Implementing Worker Utilization Metrics

Worker utilization metrics focus on the ratio of active work to available processing capacity. This can be calculated by dividing total work by total workers. For SQS-based applications, metrics from Amazon CloudWatch can provide necessary data on messages waiting and currently being processed.

To set up worker utilization-based auto scaling:

Identify a metric for the amount of work being processed.
Implement a custom metric representing total workers.
Optionally track the backlog of work.

Using CloudWatch metric math, organizations can calculate the utilization metric and apply it in a target tracking scaling policy, ensuring a more responsive scaling mechanism.

Balancing Cost and Performance

When determining target utilization values, consider the balance between cost efficiency and application availability. Lower targets provide more headroom for spikes in traffic, while higher targets maximize resource usage but may limit responsiveness. Starting with a moderate value like 0.7 can help align scaling policies with observed application behavior.

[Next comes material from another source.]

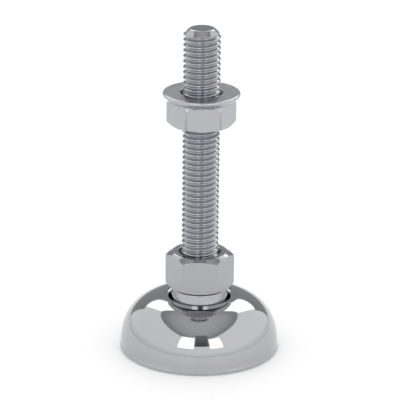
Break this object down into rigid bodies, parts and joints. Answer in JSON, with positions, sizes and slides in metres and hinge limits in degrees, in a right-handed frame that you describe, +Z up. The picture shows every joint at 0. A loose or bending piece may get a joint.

While worker utilization informs scaling decisions, it’s crucial to regularly assess CPU and latency metrics for cost optimization. This dual approach allows for independent adjustments of application performance and resource allocation.

Conclusion

Adopting worker utilization metrics for auto scaling enhances resilience and adaptability in dynamic environments. By focusing on the relationship between work and worker capacity, organizations can ensure their applications remain responsive and efficient, regardless of changes in infrastructure or workload demands.